• Do this:
The lines to extract run from the first line of the entries through the line that contains "material, STROKE_LIFT, STROKE_SUNK)"; reproduce exactly those lines and no others.

START Listed records

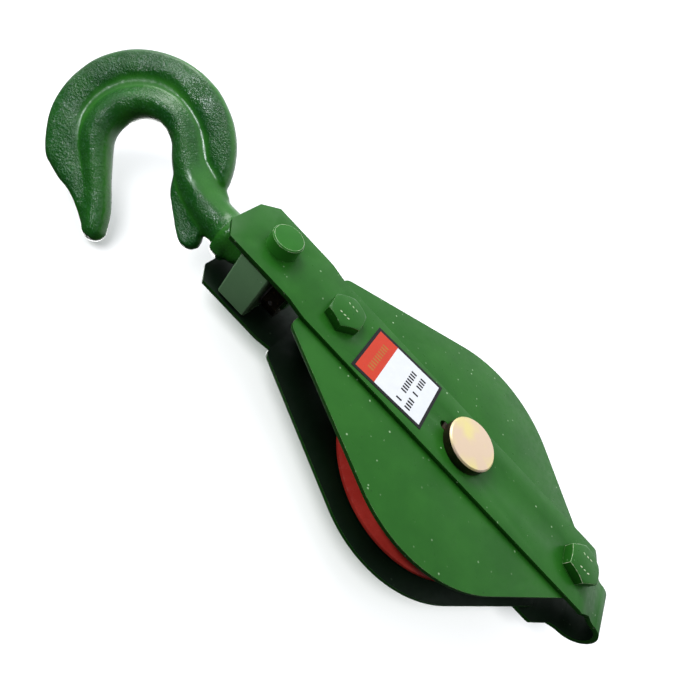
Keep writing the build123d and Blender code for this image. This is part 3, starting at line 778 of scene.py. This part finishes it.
def make_label():
    """Blank label: black border, red band, white field, and strokes in place of words."""
    low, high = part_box("rating_label")
    centre = (low + high) / 2
    width, height, turn = 28.3, 39.0, math.radians(4.0)
    border, band, thickness = 1.45, 10.6, 0.2
    face_y = low.y
    mesh = bpy.data.meshes.new("label")
    work = bmesh.new()

    def panel(x0, z0, x1, z1, material, lift, sunk=0.0):
        """A closed slab, lifted off the label's face and sunk behind it by so much."""
        corners = []
        for x, z in ((x0, z0), (x1, z0), (x1, z1), (x0, z1)):
            px = (x * math.cos(turn) - z * math.sin(turn)) * MM + centre.x
            pz = (x * math.sin(turn) + z * math.cos(turn)) * MM + centre.z
            corners.append((px, pz))
        front = [work.verts.new((px, face_y - lift * MM, pz)) for px, pz in corners]
        back = [work.verts.new((px, face_y + sunk * MM, pz)) for px, pz in corners]
        work.faces.new(front).material_index = material
        work.faces.new(back[::-1]).material_index = material
        for a, b, c, d in zip(front, front[1:] + front[:1], back[1:] + back[:1], back):
            work.faces.new((b, a, d, c)).material_index = material

    def strokes(start, end, middle, tall, material):
        """Plain upright strokes of one height where a printed row has a word."""
        count = max(1, round((end - start) / STROKE_PITCH))
        low_z, high_z = middle - tall / 2, middle + tall / 2
        for index in range(count):
            left = start + (end - start) * index / count
            right = left + STROKE_WIDE
            panel(left, low_z, right, high_z, material, STROKE_LIFT, STROKE_SUNK)

    half_w, half_h = width / 2, height / 2
    panel(-half_w, -half_h, half_w, half_h, BLACK_FILM, 0.0, thickness)
    inner_w, inner_h = half_w - border, half_h - border
    split = half_h - border - band
    panel(-inner_w, -inner_h, inner_w, split, WHITE_FILM, FIELD_LIFT)
    panel(-inner_w, split, inner_w, inner_h, RED_FILM, FIELD_LIFT)
    strokes(-8.6, 8.6, split + 4.6, 3.2, OCHRE_FILM)
    upper_words = (-10.0, -7.6), (-4.6, 9.2)
    lower_words = (-10.8, -4.0), (-1.4, 0.2), (3.0, 9.8)
    for row, words in ((-5.0, upper_words), (-10.2, lower_words)):
        for start, end in words:
            strokes(start, end, row, 3.0, BLACK_FILM)
    bmesh.ops.recalc_face_normals(work, faces=work.faces)
    work.to_mesh(mesh)
    work.free()
    label = new_piece("blank_label", mesh, "frame", label_films)
    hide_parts("rating_label")


make_label()

# ------------------------------------------------------------------ camera, lights, backdrop
scene = bpy.context.scene
scene.view_settings.view_transform = "Standard"
CAMERA_AT = Vector((-0.1681, -0.1686, 0.0705))
LOOK = Vector((0.716, 0.698, -0.029)).normalized()
IMAGE_RIGHT = Vector((0.494, -0.535, -0.685))
SENSOR = 36.0
FOCAL = 27.72
CLIP_START = 0.01
# The tent fades in between two cosines of the angle from its bright side.
TENT_SIDE = (0.75, -0.60, 0.20)
TENT_COLOUR = (0.94, 0.97, 1.0)
TENT_EDGE = (-0.15, 0.55)
TENT_STRENGTH = (0.04, 1.25)
SHOWN_STRENGTH = 1.25
UP = Vector((0, 0, 1))
LIGHT_TARGET = Vector((0, 0, 0.06))
BOARD_SIZE = 1.4
BOARD_MIDDLE = (0.05, 0.06)
BOARD_GAP = 0.001
BOARD_GREY = (0.60, 0.60, 0.61)


def stand(obj, at, right, back):
    """Stands obj at a point, its own right and back along two directions."""
    up = back.cross(right)
    obj.matrix_world = Matrix.Translation(at) @ Matrix((right, up, back)).transposed().to_4x4()


def make_camera():
    """The photograph's viewpoint, fitted to its outlines."""
    camera = bpy.data.objects.new("camera", bpy.data.cameras.new("camera"))
    scene.collection.objects.link(camera)
    camera.data.sensor_width = SENSOR
    camera.data.lens = FOCAL
    camera.data.clip_start = CLIP_START
    right = (IMAGE_RIGHT - LOOK * IMAGE_RIGHT.dot(LOOK)).normalized()
    stand(camera, CAMERA_AT, right, -LOOK)
    scene.camera = camera


def area_light(name, direction, distance, size, power, colour=(1, 1, 1)):
    """Soft light standing off the block in a direction, aimed at its middle."""
    light = bpy.data.objects.new(name, bpy.data.lights.new(name, "AREA"))
    scene.collection.objects.link(light)
    light.data.shape = "DISK"
    light.data.size = size
    light.data.energy = power
    light.data.color = colour
    way = Vector(direction).normalized()
    stand(light, LIGHT_TARGET + way * distance, UP.cross(way).normalized(), way)
    return light


def make_world():
    """White to the camera; to the block a bright tent on its right and dark on its left."""
    world = bpy.data.worlds.new("white")
    scene.world = world
    world.use_nodes = True
    tree = world.node_tree
    shown = tree.nodes["Background"]
    shown.inputs["Color"].default_value = (1, 1, 1, 1)
    shown.inputs["Strength"].default_value = SHOWN_STRENGTH
    coords = tree.nodes.new("ShaderNodeTexCoord")
    toward = tree.nodes.new("ShaderNodeVectorMath")
    toward.operation = "DOT_PRODUCT"
    toward.inputs[1].default_value = Vector(TENT_SIDE).normalized()
    spread = tree.nodes.new("ShaderNodeMapRange")
    spread.interpolation_type = "SMOOTHSTEP"
    for end, edge, strength in zip(("Min", "Max"), TENT_EDGE, TENT_STRENGTH):
        spread.inputs[f"From {end}"].default_value = edge
        spread.inputs[f"To {end}"].default_value = strength
    lit = tree.nodes.new("ShaderNodeBackground")
    lit.inputs["Color"].default_value = (*TENT_COLOUR, 1)
    path = tree.nodes.new("ShaderNodeLightPath")
    choose = tree.nodes.new("ShaderNodeMixShader")
    tree.links.new(coords.outputs["Generated"], toward.inputs[0])
    tree.links.new(toward.outputs["Value"], spread.inputs["Value"])
    tree.links.new(spread.outputs["Result"], lit.inputs["Strength"])
    tree.links.new(path.outputs["Is Camera Ray"], choose.inputs[0])
    tree.links.new(lit.outputs[0], choose.inputs[1])
    tree.links.new(shown.outputs[0], choose.inputs[2])
    tree.links.new(choose.outputs[0], tree.nodes["World Output"].inputs["Surface"])


def make_backdrop():
    """Pale board just behind the block at rest, for its soft shadow; clear from behind."""
    board_x, board_z = BOARD_MIDDLE
    board_y = cad_bounds[1][1] + BOARD_GAP
    bpy.ops.mesh.primitive_plane_add(
        size=BOARD_SIZE, location=(board_x, board_y, board_z), rotation=(math.pi / 2, 0, 0)
    )
    board = bpy.context.object
    board.name = "backdrop"
    board.visible_shadow = False
    board.visible_diffuse = False
    board.visible_glossy = False
    grey = Paint("backdrop_white")
    material = grey.finish(BOARD_GREY, 1.0, specular=0.0)
    clear = grey.tree.nodes.new("ShaderNodeBsdfTransparent")
    side = grey.tree.nodes.new("ShaderNodeNewGeometry")
    either = grey.tree.nodes.new("ShaderNodeMixShader")
    grey.join(side.outputs["Backfacing"], either.inputs["Fac"])
    grey.join(grey.shader.outputs["BSDF"], either.inputs[1])
    grey.join(clear.outputs["BSDF"], either.inputs[2])
    output = next(node for node in grey.tree.nodes if node.type == "OUTPUT_MATERIAL")
    grey.join(either.outputs["Shader"], output.inputs["Surface"])
    board.data.materials.append(material)
    return board


def collected(name, objects):
    """A collection for light linking."""
    group = bpy.data.collections.new(name)
    for obj in objects:
        group.objects.link(obj)
    return group


def make_lights(backdrop):
    """Key and fill, a window seen by some pieces only, and two lights for the board.

    The board's lights reach nothing else. Every piece throws a shadow in the first, and all
    but the hook in the second, which leaves the hook's shadow fainter than the block's.
    """
    area_light("key", (0.30, -0.62, 0.72), distance=0.9, size=0.45, power=4.0)
    area_light("back_fill", (0.35, 0.9, 0.3), distance=1.2, size=0.9, power=12.0)
    window = area_light(
        "window", (-0.50, -0.72, 0.47), distance=1.0, size=0.10, power=4.5,
        colour=(0.90, 0.97, 1.0),
    )
    by_window = [
        obj for obj in bpy.data.objects
        if obj.name.startswith(("forged_hook", "crosshead", "sheave"))
    ]
    window.light_linking.receiver_collection = collected("lit_by_window", by_window)
    board_only = collected("lit_backdrop", [backdrop])
    not_hook = [
        obj for obj in bpy.data.objects if obj.type == "MESH" and obj.name != "forged_hook"
    ]
    board_light = area_light(
        "board_light", (-0.72, -1.0, 0.22), distance=3.0, size=1.8, power=96.0
    )
    board_light.light_linking.receiver_collection = board_only
    board_haze = area_light(
        "board_haze", (-0.66, -1.0, 0.22), distance=3.0, size=1.8, power=56.0
    )
    board_haze.light_linking.receiver_collection = board_only
    board_haze.light_linking.blocker_collection = collected("board_haze_blockers", not_hook)


make_camera()
make_world()
make_lights(make_backdrop())
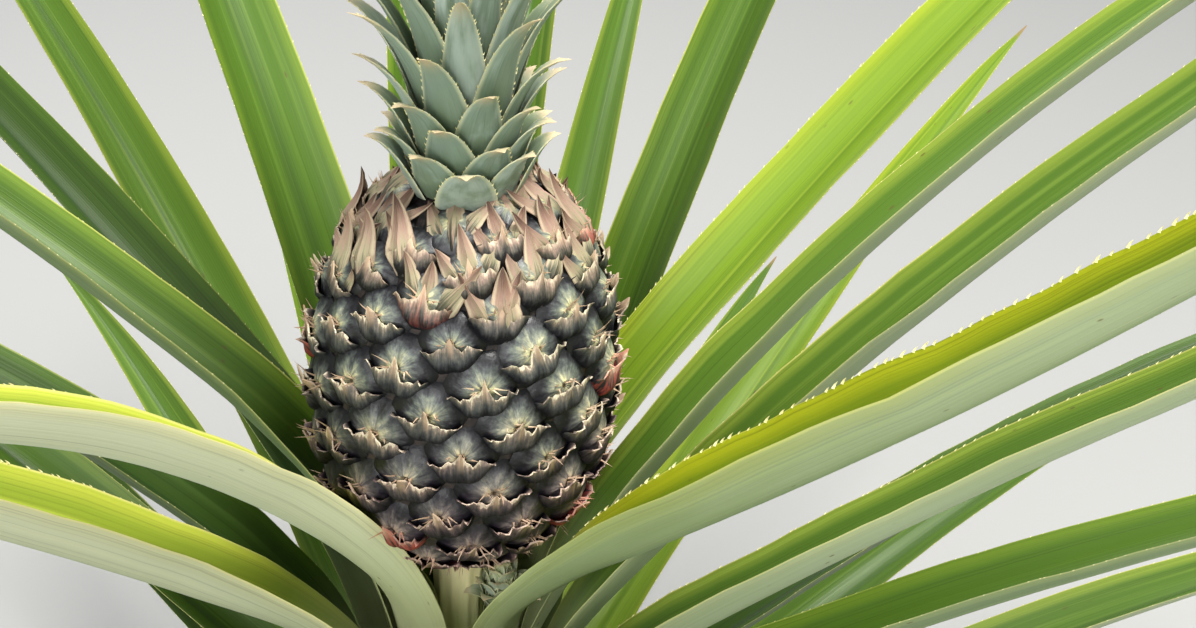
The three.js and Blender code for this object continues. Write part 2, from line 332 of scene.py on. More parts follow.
class Growth:
    # gathers the corners and faces of one piece
    sharpAngle = math.radians(48)

    def __init__(self):
        self.points, self.maps, self.faces, self.skins, self.marks = [], [], [], [], {}

    def mark(self, name, value, count):
        self.marks.setdefault(name, []).extend([value] * count)

    def addFace(self, corners, skin=0):
        self.faces.append(tuple(corners))
        self.skins.append(skin)

    def addTube(self, rows, maps, skinAt=lambda column: 0):
        # rows joined one to the next and each round to its own start
        first, count = len(self.points), len(rows[0])
        for row, mapRow in zip(rows, maps):
            self.points.extend(row)
            self.maps.extend(mapRow)
        for k in range(len(rows) - 1):
            for j in range(count):
                a = first + k * count + j
                b = first + k * count + (j + 1) % count
                self.addFace((a, b, b + count, a + count), skinAt(j))
        return first

    def addRound(self, rows):
        # a tube of rings with both ends capped
        levels, sides = len(rows) - 1, len(rows[0])
        maps = [[(j / sides, k / levels) for j in range(sides)] for k in range(levels + 1)]
        first = self.addTube(rows, maps)
        self.addFace(reversed(range(first, first + sides)))
        self.addFace(range(first + levels * sides, len(self.points)))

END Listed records

• Finished answer:
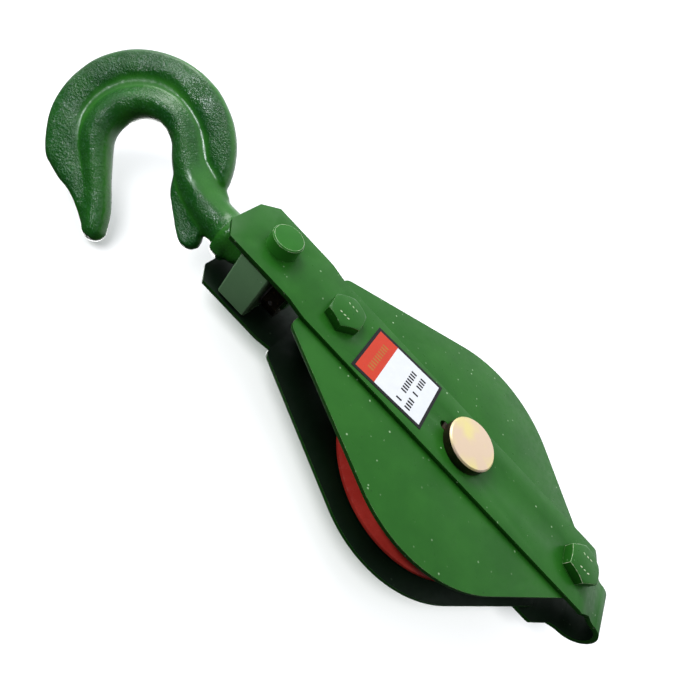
Keep writing the build123d and Blender code for this image. This is part 3, starting at line 778 of scene.py. This part finishes it.
def make_label():
    """Blank label: black border, red band, white field, and strokes in place of words."""
    low, high = part_box("rating_label")
    centre = (low + high) / 2
    width, height, turn = 28.3, 39.0, math.radians(4.0)
    border, band, thickness = 1.45, 10.6, 0.2
    face_y = low.y
    mesh = bpy.data.meshes.new("label")
    work = bmesh.new()

    def panel(x0, z0, x1, z1, material, lift, sunk=0.0):
        """A closed slab, lifted off the label's face and sunk behind it by so much."""
        corners = []
        for x, z in ((x0, z0), (x1, z0), (x1, z1), (x0, z1)):
            px = (x * math.cos(turn) - z * math.sin(turn)) * MM + centre.x
            pz = (x * math.sin(turn) + z * math.cos(turn)) * MM + centre.z
            corners.append((px, pz))
        front = [work.verts.new((px, face_y - lift * MM, pz)) for px, pz in corners]
        back = [work.verts.new((px, face_y + sunk * MM, pz)) for px, pz in corners]
        work.faces.new(front).material_index = material
        work.faces.new(back[::-1]).material_index = material
        for a, b, c, d in zip(front, front[1:] + front[:1], back[1:] + back[:1], back):
            work.faces.new((b, a, d, c)).material_index = material

    def strokes(start, end, middle, tall, material):
        """Plain upright strokes of one height where a printed row has a word."""
        count = max(1, round((end - start) / STROKE_PITCH))
        low_z, high_z = middle - tall / 2, middle + tall / 2
        for index in range(count):
            left = start + (end - start) * index / count
            right = left + STROKE_WIDE
            panel(left, low_z, right, high_z, material, STROKE_LIFT, STROKE_SUNK)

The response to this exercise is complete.